By Chiagoziem Abosi
In Magumeri, Borno State, Falmata sits in a makeshift clinic, holding her baby close while a midwife whispers loving reassurance. Here, giving birth asks for more than faith — it demands luck.
Her story mirrors thousands across Nigeria, where the World Health Organization estimates that the country accounts for nearly 20% of global maternal deaths. Nigeria remains one of the deadliest places in the world for pregnant women.
But this is not only a rural problem. In Lagos — Nigeria’s commercial capital — expectant mothers in Ikeja echo the same fears.
At the Lagos State University Teaching Hospital (LASUTH), Mrs. Titi (not her real name), a 32-year-old mother-to-be, described her anxiety whenever she visits for antenatal care:

“It’s not easy at all. You pay for almost everything yourself — drugs, tests, even small items. Sometimes I just pray that nothing goes wrong during delivery because many women cannot afford emergencies.”
Midwives in Ikeja confirm these realities. A senior midwife at a private maternity center in Ogba told IkejaBird:
“We still lose women to preventable complications. Some delay coming to the hospital because of cost. By the time they arrive, it’s often too late.”
For Chika, a 28-year-old in her third trimester living in Ikeja GRA, the maternal mortality figures feel personal.
“Every time I hear of women dying during childbirth, I get scared. Even here in Lagos, where you’d think we have good hospitals, you still hear stories. It makes you wonder if the system is truly working.”
Government programs such as the Mother and Child Centers and subsidized maternal healthcare exist, but gaps remain. Rising inflation and the cost of living mean healthcare is often postponed until it’s too late.

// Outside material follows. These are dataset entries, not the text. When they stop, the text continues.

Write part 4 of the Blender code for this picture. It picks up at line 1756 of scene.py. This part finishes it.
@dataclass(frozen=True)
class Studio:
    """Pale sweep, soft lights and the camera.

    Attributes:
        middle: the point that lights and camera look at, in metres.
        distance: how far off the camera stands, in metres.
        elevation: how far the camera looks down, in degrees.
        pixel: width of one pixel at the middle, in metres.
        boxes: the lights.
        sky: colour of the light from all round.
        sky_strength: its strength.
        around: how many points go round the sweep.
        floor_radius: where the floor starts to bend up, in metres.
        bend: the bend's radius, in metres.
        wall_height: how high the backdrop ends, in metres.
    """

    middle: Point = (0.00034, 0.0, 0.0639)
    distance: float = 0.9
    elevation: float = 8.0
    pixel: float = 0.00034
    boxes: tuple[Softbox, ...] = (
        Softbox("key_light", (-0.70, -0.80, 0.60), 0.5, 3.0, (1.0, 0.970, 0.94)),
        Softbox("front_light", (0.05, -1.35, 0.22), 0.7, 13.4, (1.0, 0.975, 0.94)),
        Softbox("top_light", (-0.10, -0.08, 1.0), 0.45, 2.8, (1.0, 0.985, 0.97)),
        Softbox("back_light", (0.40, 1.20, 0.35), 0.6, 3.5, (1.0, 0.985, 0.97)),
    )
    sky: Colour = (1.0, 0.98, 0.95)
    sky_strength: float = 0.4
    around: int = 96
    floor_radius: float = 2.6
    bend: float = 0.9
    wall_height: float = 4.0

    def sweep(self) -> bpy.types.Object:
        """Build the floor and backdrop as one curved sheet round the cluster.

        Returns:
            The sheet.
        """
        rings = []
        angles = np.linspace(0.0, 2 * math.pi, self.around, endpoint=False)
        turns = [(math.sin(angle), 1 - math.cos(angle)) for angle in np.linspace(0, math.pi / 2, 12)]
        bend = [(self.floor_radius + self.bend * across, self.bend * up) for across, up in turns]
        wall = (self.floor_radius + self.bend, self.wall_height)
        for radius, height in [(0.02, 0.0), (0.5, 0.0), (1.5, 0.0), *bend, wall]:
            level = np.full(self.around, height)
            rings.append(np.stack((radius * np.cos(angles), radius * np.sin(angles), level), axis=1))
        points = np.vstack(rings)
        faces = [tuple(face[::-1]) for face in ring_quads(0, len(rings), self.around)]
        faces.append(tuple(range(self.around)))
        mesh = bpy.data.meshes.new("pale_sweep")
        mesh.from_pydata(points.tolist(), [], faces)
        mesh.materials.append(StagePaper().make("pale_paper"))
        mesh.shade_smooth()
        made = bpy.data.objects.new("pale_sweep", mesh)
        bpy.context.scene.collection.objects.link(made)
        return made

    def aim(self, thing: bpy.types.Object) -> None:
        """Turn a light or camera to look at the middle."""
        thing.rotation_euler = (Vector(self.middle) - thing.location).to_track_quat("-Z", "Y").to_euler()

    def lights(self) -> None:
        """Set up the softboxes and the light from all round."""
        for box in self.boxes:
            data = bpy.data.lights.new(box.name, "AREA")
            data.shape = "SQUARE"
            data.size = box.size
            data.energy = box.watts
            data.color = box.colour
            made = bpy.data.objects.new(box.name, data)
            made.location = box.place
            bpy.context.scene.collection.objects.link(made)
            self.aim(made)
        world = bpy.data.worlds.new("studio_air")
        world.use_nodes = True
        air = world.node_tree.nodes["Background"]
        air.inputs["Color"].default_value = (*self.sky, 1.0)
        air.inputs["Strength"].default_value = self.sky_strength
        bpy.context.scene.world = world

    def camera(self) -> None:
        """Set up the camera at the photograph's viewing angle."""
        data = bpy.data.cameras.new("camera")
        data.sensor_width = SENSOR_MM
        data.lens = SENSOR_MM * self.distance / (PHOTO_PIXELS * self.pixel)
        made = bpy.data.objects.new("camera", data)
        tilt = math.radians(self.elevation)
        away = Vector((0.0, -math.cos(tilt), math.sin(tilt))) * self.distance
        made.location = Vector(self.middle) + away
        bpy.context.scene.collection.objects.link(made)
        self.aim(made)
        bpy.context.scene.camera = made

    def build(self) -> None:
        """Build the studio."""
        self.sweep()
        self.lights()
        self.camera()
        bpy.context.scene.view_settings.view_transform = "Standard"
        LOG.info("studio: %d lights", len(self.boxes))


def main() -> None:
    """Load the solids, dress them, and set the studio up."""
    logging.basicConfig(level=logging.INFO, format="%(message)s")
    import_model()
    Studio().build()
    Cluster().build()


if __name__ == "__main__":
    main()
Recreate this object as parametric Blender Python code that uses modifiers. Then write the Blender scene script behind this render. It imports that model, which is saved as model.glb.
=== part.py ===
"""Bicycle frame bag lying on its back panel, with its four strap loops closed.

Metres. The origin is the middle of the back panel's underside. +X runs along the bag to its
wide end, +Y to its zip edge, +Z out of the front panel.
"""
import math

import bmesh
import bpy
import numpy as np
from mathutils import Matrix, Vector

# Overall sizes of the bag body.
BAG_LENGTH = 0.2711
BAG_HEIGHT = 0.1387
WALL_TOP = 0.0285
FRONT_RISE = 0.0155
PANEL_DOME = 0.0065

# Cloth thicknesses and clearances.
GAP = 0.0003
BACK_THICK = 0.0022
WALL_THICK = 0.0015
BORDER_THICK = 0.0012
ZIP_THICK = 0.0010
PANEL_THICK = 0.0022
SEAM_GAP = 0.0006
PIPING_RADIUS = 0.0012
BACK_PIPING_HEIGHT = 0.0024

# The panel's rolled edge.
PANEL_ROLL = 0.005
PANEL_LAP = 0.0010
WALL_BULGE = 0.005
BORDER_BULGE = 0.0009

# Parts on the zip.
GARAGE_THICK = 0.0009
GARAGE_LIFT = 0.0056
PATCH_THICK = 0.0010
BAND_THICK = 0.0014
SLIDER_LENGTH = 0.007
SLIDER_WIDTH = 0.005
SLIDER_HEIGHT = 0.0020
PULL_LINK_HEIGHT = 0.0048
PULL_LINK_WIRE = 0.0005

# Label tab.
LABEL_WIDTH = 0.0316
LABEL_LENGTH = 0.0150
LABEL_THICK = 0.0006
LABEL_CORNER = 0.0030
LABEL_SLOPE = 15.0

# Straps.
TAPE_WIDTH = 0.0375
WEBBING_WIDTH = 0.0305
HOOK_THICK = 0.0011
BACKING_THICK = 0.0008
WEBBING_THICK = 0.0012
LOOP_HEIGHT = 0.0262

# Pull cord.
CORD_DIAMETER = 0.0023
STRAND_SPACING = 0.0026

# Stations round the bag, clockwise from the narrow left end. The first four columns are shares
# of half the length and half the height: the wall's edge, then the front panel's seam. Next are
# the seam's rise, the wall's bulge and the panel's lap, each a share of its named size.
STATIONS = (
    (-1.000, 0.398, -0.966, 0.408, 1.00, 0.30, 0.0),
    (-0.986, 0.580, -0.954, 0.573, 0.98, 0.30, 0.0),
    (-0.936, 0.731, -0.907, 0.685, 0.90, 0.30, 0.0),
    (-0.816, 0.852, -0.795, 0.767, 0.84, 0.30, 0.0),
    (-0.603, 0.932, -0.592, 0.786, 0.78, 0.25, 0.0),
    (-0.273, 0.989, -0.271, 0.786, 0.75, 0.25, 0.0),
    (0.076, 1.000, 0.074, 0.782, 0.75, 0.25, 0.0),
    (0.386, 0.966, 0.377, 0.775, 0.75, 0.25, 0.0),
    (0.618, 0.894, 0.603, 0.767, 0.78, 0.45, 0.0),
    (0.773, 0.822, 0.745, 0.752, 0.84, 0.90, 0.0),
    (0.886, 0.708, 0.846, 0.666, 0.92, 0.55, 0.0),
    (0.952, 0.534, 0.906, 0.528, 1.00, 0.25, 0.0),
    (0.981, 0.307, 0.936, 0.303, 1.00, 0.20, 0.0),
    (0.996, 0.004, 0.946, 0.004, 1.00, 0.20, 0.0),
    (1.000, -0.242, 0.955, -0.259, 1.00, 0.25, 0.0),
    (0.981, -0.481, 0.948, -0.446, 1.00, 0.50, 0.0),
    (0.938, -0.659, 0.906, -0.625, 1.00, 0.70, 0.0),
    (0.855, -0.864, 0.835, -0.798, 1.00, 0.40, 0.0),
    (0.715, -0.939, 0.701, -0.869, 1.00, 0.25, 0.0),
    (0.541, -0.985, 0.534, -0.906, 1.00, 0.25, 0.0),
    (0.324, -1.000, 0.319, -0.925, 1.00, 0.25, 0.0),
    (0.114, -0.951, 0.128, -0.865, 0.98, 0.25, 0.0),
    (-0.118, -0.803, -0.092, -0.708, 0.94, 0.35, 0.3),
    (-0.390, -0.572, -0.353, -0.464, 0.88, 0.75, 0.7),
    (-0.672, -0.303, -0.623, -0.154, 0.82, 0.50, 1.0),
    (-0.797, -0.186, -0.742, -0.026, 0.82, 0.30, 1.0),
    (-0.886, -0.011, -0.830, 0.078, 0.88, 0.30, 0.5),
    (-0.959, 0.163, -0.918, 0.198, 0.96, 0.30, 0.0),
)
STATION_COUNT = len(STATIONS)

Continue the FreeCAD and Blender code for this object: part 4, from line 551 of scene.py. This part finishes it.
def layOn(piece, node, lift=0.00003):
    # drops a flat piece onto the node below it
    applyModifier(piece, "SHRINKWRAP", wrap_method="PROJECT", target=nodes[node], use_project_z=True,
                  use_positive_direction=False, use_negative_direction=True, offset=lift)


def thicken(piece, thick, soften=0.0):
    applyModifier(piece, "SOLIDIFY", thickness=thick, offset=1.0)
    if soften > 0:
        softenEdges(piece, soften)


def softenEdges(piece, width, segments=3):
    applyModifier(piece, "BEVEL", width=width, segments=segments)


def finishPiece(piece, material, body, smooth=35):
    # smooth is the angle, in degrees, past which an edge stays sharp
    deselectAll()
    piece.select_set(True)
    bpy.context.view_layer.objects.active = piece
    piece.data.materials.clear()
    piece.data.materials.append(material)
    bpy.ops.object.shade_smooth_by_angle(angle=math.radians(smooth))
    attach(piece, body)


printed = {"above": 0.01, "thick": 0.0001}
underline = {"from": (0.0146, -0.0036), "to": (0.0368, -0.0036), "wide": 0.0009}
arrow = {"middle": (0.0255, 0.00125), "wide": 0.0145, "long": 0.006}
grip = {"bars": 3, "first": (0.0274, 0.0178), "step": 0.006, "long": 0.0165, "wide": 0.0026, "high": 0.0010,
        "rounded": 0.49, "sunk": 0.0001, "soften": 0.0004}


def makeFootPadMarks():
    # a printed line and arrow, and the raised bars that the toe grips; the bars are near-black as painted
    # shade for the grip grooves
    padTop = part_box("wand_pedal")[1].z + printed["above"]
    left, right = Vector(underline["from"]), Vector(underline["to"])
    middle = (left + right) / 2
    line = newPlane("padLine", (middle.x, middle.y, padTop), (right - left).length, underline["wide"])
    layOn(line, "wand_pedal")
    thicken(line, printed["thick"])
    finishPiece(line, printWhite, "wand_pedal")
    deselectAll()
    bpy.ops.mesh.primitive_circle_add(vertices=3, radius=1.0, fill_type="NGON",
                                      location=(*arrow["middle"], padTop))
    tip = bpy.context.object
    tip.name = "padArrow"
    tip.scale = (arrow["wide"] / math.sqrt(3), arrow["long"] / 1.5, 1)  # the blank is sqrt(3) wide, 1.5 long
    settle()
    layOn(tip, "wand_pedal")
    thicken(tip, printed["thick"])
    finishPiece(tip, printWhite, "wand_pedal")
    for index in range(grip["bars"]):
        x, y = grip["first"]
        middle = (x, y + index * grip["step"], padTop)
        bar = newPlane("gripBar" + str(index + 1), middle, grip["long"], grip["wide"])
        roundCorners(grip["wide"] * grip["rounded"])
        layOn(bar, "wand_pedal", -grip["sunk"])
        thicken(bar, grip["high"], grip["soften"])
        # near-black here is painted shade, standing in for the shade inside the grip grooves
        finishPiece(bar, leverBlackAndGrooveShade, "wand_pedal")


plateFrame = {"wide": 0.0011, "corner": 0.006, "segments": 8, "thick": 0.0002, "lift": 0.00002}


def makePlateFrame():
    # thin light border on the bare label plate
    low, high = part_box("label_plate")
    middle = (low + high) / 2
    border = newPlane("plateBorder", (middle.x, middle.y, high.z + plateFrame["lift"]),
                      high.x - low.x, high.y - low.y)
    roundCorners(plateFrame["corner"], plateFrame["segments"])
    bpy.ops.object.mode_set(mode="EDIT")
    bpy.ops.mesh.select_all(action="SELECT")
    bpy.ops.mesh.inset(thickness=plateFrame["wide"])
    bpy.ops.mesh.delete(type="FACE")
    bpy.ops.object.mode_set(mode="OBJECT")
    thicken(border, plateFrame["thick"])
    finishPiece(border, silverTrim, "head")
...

Whether in Borno’s makeshift clinics or Lagos’s urban hospitals, the story is painfully similar: behind every statistic is a real woman, a family, and a community living with the consequences of a broken health system.
Unless urgent reforms address equipment shortages, emergency funding, and equitable healthcare access, Nigeria will continue to bear the painful title of one of the most dangerous places on earth to give birth.